- **THE EXERCISE**
Copy all lines in which the word "this" can be found.

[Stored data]
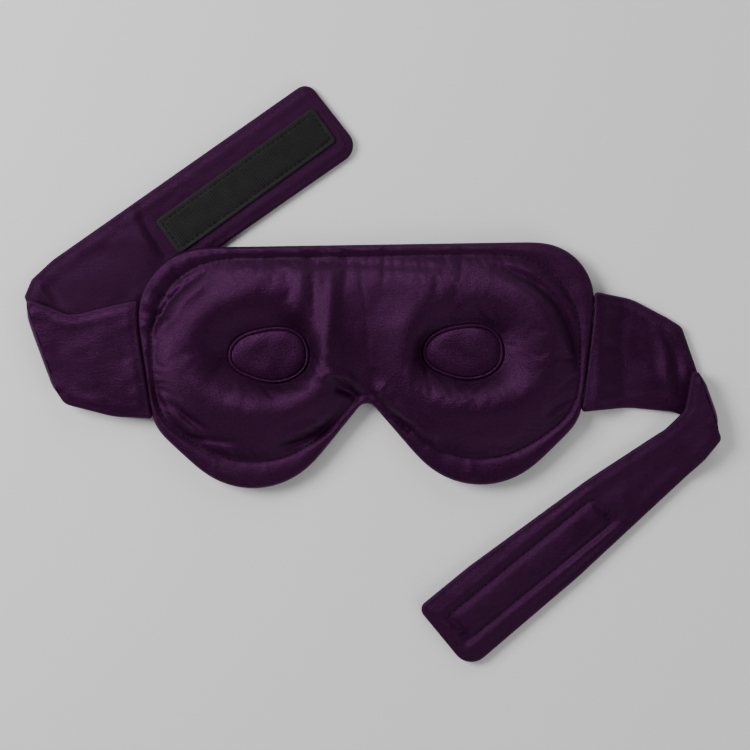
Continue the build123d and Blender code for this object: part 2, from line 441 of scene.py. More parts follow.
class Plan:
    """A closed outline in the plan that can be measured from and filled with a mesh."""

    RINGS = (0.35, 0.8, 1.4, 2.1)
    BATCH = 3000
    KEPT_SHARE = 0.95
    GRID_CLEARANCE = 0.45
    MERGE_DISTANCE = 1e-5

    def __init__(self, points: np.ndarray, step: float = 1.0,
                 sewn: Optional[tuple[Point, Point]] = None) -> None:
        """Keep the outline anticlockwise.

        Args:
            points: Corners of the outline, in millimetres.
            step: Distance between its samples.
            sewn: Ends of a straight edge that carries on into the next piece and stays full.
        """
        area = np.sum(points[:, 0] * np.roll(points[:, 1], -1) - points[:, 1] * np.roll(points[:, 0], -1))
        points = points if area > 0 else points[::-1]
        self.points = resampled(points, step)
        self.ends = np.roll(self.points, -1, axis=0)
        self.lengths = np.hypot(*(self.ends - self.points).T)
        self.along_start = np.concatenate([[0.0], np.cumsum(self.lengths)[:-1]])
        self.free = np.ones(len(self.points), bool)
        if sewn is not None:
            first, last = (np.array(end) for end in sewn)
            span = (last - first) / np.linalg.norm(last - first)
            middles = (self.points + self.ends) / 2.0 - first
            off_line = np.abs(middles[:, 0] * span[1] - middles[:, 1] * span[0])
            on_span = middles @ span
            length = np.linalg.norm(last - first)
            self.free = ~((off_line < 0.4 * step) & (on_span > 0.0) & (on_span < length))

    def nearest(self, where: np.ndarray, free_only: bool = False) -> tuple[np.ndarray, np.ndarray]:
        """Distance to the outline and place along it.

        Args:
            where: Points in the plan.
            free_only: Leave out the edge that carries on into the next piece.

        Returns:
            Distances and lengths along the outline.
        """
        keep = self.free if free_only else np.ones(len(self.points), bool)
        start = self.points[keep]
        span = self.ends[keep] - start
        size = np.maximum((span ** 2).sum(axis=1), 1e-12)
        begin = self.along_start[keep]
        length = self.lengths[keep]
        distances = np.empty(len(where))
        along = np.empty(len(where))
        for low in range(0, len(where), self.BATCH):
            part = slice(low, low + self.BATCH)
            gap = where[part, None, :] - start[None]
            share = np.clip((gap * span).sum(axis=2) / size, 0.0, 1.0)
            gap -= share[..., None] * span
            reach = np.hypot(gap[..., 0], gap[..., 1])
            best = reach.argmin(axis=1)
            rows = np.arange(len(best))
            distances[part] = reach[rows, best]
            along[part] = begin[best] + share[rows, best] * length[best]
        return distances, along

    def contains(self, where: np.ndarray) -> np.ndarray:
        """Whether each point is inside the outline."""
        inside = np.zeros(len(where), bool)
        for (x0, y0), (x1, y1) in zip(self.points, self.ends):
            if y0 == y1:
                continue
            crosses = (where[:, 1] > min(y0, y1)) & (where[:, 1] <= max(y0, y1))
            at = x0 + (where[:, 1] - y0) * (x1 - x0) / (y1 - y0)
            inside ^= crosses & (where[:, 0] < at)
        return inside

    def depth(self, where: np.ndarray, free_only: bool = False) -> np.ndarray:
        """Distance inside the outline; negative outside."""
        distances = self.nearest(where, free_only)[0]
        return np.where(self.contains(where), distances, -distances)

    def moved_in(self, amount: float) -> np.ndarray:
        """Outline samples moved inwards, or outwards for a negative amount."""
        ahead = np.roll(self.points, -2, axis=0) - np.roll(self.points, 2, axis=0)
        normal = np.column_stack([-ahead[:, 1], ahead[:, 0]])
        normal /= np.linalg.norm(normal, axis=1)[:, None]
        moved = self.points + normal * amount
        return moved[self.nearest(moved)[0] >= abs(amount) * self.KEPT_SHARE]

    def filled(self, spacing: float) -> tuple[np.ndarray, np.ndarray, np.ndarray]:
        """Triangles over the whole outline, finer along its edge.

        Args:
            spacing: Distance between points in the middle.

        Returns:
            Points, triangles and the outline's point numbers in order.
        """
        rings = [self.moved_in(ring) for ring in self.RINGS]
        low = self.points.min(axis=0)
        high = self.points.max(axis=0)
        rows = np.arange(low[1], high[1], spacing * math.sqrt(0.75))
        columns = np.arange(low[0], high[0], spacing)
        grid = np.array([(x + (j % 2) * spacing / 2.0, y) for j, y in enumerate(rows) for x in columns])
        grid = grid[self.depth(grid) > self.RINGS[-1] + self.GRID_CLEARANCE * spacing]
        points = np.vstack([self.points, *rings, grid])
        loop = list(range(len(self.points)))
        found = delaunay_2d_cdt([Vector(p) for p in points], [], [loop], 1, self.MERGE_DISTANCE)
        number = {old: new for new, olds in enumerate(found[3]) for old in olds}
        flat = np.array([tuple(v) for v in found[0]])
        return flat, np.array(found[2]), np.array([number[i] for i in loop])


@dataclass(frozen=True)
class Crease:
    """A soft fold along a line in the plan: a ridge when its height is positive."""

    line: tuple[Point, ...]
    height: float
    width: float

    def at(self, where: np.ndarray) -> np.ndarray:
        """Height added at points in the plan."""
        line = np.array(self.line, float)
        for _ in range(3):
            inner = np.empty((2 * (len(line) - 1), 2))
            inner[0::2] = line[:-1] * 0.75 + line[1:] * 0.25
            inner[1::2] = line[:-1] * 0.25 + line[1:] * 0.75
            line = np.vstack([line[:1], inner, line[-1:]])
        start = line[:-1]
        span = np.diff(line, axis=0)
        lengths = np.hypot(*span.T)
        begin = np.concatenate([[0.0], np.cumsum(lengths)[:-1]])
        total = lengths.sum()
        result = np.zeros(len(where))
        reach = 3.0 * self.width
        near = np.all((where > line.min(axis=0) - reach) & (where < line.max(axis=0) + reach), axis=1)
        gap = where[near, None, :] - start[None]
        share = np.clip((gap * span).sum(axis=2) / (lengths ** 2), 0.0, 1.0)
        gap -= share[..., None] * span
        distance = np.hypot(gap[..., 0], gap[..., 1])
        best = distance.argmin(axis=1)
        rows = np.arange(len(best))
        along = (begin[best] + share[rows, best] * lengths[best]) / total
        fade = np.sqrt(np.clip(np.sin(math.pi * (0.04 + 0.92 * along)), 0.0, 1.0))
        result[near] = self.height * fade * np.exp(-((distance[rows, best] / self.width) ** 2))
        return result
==
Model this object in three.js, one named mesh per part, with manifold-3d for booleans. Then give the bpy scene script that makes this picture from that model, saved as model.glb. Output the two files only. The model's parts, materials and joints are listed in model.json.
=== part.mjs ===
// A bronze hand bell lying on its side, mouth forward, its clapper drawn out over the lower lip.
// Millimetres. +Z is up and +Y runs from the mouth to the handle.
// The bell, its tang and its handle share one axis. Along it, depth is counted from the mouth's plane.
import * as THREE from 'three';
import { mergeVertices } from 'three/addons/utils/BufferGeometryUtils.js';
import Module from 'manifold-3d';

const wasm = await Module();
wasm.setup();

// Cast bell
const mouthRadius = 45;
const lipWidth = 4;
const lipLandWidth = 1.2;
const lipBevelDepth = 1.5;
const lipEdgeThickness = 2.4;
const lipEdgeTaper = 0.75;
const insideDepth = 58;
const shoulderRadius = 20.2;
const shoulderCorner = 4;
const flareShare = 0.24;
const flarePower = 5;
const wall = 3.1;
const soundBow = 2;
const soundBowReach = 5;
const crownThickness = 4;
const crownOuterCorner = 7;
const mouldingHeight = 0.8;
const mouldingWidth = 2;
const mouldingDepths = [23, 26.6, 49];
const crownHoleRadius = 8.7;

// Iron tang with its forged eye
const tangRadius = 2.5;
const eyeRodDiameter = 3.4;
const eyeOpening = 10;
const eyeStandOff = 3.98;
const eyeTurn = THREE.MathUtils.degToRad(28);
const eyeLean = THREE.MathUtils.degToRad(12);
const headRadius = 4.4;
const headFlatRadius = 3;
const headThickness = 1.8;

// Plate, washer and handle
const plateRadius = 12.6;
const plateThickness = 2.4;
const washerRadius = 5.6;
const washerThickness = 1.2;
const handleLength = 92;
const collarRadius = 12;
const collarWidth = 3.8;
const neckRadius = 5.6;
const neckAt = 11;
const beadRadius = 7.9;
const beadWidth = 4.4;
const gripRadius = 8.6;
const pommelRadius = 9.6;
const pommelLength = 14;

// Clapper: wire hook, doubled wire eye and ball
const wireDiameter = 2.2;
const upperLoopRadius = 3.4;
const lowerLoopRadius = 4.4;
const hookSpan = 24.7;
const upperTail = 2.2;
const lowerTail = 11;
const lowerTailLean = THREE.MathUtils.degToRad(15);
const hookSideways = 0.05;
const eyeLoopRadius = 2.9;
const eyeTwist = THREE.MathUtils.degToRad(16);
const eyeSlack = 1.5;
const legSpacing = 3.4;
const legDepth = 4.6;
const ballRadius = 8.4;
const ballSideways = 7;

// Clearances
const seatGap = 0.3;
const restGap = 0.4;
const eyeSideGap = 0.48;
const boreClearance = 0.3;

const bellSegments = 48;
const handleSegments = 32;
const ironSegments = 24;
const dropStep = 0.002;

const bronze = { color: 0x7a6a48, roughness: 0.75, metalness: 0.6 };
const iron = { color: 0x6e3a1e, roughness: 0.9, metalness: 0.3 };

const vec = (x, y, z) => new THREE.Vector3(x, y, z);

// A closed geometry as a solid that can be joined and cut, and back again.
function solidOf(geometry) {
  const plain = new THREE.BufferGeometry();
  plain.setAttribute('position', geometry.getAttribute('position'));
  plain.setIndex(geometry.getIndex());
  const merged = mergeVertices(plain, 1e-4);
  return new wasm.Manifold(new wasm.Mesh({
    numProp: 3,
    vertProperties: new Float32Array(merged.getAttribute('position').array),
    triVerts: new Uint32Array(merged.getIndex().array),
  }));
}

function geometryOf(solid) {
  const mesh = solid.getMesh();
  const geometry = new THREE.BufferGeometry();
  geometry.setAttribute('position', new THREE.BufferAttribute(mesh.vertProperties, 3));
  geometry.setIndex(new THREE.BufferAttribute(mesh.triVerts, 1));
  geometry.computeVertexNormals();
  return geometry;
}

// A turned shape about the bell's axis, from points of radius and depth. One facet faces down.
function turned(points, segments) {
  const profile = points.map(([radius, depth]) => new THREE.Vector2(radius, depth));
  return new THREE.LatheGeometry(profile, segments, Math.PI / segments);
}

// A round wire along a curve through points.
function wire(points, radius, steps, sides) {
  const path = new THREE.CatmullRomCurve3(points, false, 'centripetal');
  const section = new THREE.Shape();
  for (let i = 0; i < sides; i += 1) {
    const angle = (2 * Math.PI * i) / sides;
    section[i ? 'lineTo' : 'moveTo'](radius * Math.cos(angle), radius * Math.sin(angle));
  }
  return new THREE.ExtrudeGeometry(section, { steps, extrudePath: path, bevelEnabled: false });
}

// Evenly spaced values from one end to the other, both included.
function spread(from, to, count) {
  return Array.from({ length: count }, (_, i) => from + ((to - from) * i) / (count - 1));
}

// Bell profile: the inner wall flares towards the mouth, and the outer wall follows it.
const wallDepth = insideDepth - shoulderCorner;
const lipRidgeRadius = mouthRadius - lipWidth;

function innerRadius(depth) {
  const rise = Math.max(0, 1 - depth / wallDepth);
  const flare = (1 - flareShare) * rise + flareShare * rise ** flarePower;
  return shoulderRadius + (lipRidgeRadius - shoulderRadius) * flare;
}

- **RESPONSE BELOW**
Continue the build123d and Blender code for this object: part 2, from line 441 of scene.py. More parts follow.
Model this object in three.js, one named mesh per part, with manifold-3d for booleans. Then give the bpy scene script that makes this picture from that model, saved as model.glb. Output the two files only. The model's parts, materials and joints are listed in model.json.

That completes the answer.